_Do this_
Please set down exactly the lines of the listing below from the line containing "Write part 2" through the line containing "return (wall **", both lines included, leaving out all other lines.

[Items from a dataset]
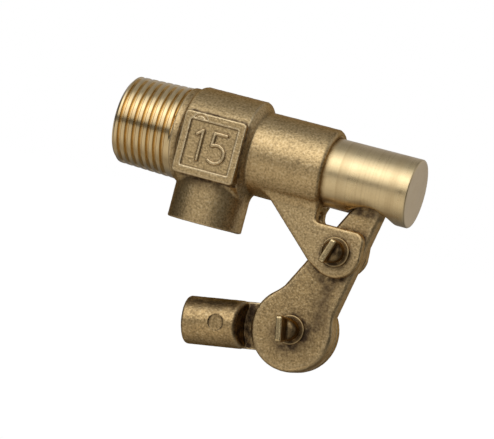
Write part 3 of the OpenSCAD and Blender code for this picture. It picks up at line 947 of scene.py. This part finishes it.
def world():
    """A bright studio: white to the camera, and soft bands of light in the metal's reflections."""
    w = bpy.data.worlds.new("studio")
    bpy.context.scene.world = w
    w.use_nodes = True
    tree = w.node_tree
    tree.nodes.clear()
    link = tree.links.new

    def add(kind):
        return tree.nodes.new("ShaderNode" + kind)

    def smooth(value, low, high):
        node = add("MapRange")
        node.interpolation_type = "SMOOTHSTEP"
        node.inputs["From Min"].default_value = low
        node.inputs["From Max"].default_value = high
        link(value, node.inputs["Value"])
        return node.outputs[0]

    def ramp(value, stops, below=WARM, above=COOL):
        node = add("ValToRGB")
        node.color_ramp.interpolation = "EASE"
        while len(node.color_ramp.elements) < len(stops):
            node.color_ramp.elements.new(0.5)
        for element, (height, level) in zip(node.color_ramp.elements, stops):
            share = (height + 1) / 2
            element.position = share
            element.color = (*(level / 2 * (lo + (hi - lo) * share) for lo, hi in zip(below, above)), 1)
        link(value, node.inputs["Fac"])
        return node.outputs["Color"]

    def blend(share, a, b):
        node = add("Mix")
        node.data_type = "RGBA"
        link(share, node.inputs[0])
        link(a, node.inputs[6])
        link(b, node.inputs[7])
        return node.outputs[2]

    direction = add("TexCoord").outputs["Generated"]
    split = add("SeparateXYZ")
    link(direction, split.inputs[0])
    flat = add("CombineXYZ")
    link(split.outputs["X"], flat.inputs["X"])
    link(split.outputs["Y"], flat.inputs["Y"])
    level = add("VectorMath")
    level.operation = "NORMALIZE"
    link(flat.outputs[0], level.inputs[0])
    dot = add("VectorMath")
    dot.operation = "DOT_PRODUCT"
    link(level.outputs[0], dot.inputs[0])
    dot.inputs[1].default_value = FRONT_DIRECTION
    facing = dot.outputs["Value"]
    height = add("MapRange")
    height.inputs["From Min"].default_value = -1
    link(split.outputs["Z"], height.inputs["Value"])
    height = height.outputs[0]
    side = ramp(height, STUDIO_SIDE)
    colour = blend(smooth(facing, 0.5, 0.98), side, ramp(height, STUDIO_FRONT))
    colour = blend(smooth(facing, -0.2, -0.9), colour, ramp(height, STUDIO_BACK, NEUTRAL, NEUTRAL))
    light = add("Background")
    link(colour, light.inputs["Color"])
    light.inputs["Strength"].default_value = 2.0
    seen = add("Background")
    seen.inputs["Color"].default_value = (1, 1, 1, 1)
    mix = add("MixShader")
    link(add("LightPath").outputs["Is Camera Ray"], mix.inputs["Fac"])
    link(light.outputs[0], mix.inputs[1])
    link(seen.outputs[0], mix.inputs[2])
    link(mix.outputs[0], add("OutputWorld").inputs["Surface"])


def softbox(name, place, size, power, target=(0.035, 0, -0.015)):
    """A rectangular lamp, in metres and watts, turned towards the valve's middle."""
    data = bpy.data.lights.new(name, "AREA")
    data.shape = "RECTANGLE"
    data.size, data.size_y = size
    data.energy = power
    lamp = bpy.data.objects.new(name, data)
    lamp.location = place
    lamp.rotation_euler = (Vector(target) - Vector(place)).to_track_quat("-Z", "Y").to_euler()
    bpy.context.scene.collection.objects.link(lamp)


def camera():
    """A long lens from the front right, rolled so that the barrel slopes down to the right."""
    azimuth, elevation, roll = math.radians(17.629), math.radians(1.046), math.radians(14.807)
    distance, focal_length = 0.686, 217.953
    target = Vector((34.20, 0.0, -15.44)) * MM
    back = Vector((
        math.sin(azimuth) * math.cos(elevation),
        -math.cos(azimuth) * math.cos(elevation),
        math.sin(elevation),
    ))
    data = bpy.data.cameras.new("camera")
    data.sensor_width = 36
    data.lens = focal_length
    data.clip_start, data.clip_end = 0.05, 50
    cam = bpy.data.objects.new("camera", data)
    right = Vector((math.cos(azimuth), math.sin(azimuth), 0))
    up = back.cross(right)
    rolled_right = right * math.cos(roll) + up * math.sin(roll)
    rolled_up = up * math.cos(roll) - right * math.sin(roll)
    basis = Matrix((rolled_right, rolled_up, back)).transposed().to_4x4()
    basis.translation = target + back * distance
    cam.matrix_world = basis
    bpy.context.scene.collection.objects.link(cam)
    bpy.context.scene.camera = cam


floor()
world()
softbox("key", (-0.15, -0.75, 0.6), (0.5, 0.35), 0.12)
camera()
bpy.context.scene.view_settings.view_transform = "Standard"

==

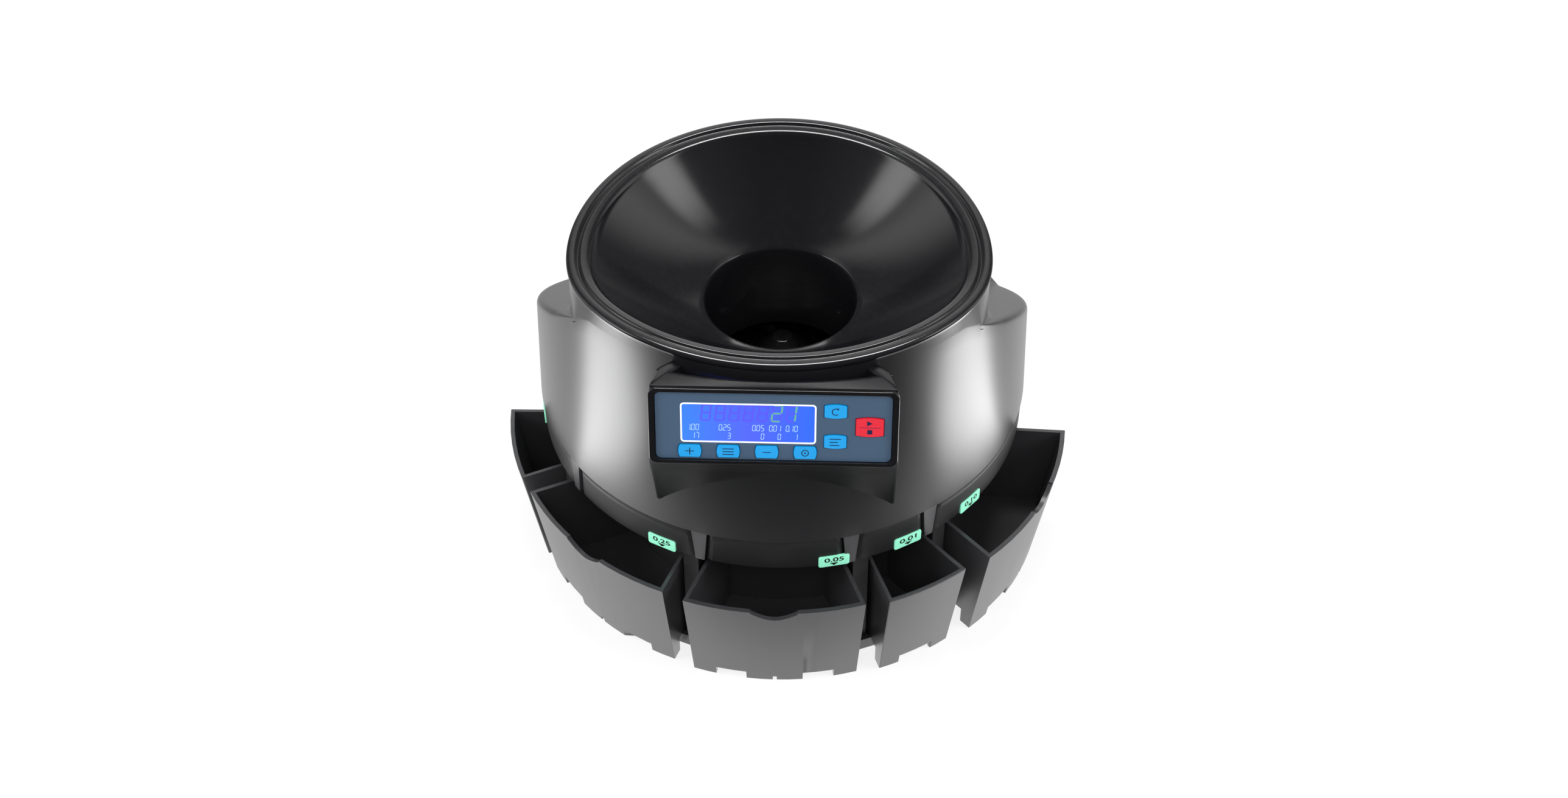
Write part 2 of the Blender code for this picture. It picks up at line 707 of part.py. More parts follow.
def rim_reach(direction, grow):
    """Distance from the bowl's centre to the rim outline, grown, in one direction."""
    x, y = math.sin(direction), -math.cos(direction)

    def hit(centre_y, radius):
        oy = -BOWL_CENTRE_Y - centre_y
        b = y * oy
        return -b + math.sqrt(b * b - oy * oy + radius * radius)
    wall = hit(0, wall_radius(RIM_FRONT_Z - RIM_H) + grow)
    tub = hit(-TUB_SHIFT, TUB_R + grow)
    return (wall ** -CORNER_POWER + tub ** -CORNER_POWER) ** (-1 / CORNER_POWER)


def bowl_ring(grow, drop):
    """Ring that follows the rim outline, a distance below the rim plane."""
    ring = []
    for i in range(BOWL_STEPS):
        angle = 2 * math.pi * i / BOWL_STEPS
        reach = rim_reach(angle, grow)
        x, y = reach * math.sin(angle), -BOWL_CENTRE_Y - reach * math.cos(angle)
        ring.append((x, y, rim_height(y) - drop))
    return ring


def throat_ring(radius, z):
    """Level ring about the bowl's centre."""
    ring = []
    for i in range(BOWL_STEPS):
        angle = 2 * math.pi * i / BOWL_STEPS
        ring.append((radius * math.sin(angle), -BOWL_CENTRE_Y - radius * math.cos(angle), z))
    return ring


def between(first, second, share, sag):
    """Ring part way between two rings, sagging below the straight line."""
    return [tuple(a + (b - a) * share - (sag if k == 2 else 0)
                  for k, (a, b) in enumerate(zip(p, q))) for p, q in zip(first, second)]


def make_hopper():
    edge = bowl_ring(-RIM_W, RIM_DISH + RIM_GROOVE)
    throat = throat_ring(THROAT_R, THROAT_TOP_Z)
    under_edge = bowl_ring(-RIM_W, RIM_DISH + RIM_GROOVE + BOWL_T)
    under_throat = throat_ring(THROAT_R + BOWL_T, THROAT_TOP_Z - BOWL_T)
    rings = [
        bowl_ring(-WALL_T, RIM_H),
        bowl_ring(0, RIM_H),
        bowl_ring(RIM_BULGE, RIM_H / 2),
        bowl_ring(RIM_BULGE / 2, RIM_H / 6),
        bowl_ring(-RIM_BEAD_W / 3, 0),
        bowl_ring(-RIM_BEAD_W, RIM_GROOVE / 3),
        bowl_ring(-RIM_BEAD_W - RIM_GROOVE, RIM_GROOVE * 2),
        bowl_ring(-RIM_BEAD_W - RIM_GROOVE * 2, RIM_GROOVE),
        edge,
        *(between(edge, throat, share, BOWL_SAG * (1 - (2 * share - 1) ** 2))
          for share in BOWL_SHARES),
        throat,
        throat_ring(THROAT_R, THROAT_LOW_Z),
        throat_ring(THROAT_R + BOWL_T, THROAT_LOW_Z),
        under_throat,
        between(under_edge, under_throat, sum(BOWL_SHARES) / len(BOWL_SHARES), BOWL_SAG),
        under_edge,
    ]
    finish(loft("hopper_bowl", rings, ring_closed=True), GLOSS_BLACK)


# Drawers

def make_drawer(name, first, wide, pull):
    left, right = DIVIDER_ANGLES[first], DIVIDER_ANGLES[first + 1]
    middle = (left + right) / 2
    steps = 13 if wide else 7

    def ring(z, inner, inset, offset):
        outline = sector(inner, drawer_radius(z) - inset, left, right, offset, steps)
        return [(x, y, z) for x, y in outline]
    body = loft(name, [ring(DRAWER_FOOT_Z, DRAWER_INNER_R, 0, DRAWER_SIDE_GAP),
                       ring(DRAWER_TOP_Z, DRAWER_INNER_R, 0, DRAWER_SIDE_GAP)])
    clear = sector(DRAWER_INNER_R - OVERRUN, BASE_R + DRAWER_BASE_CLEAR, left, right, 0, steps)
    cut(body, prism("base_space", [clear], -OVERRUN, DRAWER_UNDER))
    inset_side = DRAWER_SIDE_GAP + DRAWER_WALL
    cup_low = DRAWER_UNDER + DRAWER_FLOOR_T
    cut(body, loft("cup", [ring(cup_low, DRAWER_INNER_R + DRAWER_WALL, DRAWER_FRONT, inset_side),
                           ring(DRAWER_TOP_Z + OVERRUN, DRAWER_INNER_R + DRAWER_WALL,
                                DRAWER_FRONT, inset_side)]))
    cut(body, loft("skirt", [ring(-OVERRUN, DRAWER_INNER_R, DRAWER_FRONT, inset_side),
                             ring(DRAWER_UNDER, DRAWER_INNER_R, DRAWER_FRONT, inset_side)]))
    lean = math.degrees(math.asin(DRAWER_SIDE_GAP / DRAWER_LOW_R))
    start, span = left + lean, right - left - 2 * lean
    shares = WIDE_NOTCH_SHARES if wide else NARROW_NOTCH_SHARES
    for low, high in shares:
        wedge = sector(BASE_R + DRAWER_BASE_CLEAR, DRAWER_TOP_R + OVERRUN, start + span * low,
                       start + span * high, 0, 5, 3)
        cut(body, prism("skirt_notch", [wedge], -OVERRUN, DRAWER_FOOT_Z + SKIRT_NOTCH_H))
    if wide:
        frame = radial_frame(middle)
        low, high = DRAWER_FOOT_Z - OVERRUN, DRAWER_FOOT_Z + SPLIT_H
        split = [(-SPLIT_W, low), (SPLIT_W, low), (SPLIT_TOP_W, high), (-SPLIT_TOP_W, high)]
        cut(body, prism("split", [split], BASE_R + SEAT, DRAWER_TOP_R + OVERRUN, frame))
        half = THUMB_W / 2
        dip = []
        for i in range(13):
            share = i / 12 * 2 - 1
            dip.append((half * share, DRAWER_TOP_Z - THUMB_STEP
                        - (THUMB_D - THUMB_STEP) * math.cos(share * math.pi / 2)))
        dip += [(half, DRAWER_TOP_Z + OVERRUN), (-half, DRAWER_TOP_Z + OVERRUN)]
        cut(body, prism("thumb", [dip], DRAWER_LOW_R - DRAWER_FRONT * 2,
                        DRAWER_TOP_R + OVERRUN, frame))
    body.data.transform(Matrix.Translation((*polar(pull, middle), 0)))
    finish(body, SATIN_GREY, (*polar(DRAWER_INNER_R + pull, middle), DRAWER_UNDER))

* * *

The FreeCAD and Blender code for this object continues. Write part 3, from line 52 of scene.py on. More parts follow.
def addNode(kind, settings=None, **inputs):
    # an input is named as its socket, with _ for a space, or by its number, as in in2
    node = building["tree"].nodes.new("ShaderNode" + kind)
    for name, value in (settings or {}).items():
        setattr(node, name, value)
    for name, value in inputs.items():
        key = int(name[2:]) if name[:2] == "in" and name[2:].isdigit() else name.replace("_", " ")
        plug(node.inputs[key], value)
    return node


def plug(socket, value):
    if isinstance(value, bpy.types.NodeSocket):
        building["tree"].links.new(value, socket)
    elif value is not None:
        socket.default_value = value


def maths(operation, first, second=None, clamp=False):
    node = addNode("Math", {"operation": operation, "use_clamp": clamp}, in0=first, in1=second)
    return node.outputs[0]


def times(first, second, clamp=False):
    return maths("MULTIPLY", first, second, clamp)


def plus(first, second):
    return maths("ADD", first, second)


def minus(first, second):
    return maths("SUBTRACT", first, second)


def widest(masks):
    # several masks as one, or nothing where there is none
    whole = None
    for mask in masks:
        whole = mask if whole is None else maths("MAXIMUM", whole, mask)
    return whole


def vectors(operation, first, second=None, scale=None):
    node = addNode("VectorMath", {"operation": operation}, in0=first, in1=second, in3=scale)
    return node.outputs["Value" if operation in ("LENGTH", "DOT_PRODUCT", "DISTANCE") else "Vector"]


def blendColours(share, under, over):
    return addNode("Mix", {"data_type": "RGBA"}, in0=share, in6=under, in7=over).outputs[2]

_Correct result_
Write part 2 of the Blender code for this picture. It picks up at line 707 of part.py. More parts follow.
def rim_reach(direction, grow):
    """Distance from the bowl's centre to the rim outline, grown, in one direction."""
    x, y = math.sin(direction), -math.cos(direction)

    def hit(centre_y, radius):
        oy = -BOWL_CENTRE_Y - centre_y
        b = y * oy
        return -b + math.sqrt(b * b - oy * oy + radius * radius)
    wall = hit(0, wall_radius(RIM_FRONT_Z - RIM_H) + grow)
    tub = hit(-TUB_SHIFT, TUB_R + grow)
    return (wall ** -CORNER_POWER + tub ** -CORNER_POWER) ** (-1 / CORNER_POWER)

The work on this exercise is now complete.